まずは、地域主権改革に対応する職員個々の法務に対する重要性の認識及び政策法務能力の向上ですが、今回の団体受検への取組みを通じて、自己啓発(自学)の意識の高揚、学習会等の職員の主体的な運営による職員間の交流等、「学び」へのいろいろな効果が期待できると考えます。
受検は自治体の公費ですか?受検者の私費ですか?
検定資格は個人に帰属するものであることから、受検者の私費によることとしました。
受検前の学習会はどのように実施しましたか?
団体受検申込者のうち、主体的に希望者が集まり、参加者間で話し合い、学習会を開催することとなりました。平成22年10月の団体受検に向けて、8月から計4回、学習会を開催しました。学習会は、平日の18時15分から19時45分の約1時間30分間で、職員研修の会議室を使用して開催しました。テキストの費用は「自主研究グループ助成制度」を活用して支援(事後にテキスト相当額の返金を受ける)を受けることとしています。

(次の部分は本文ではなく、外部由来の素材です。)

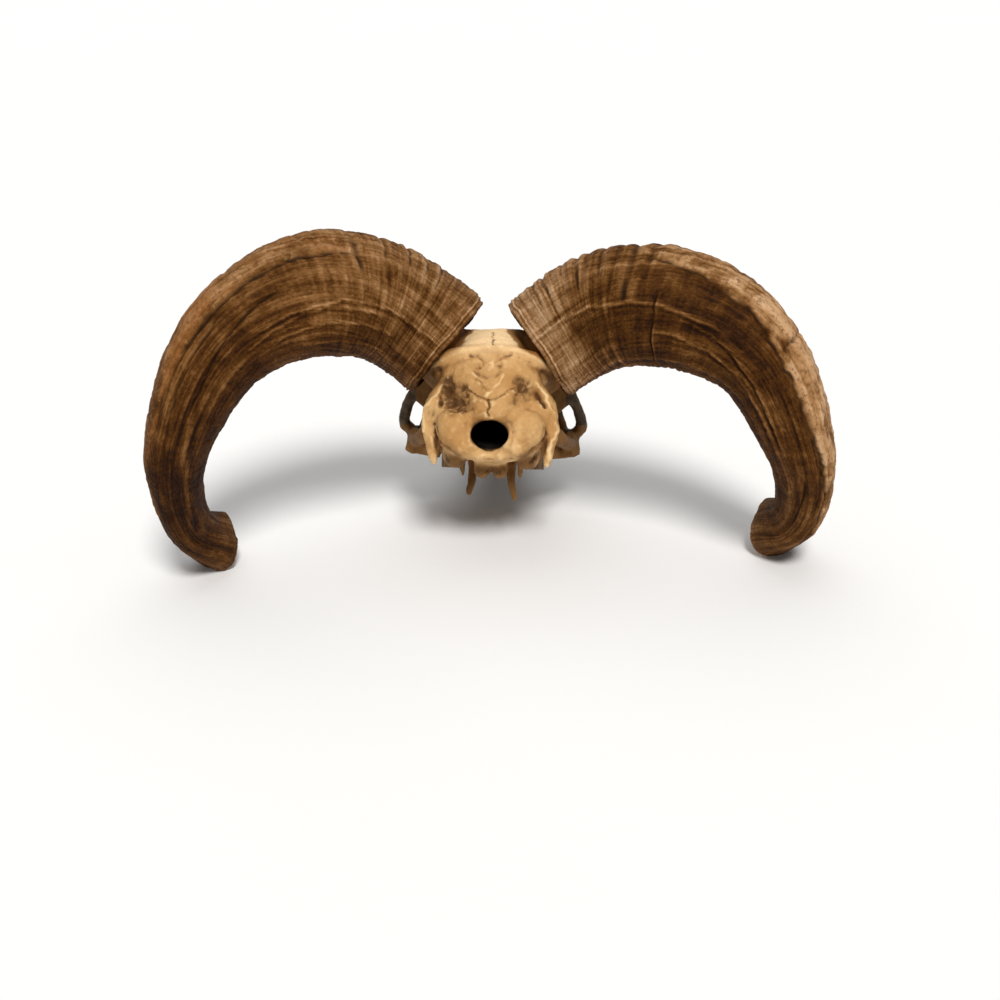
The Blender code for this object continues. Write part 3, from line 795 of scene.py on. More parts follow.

受検後、受検者の方々のご感想はどのようなものがありましたか?
「業務で忙しい中、勉強する時間が確保できず、残念だった」「試験の出来はよくなかったが、勉強した部分はできていた。今後も勉強を少しでも続けていきたい」などの意見がありました。また、学習会の開催について、「参加者の意欲が高く、刺激を受けた」「直接の業務と関係ないため普段、聞けないことや知っている人が少ない知識なども聞きやすい、よい雰囲気だった」などの意見がありました。
受検後、原課に何かフィードバックされることはありそうですか?
倉敷市では、「知っている」「分かっている」だけに留まらず「できる」職員の育成と、連携協力して業務遂行できる、お互いに助け合い、認め合い、高め合う、明るく風通しのよい職場風土の醸成をめざしています。こういった育成すべき職員像を見据えた際、受検後、これまで以上に、「法」を意識した業務運営が図られるものと確信しています。また、高成績であった職員は、励みとなり、法務に関わる事務へも積極的に取り組めると思います。また、これから受検しようとする職員も増えると、組織全体に、法務の重要性が浸透し、また、「学ぶこと」の職場での理解や自己啓発への意欲が高まると期待しています。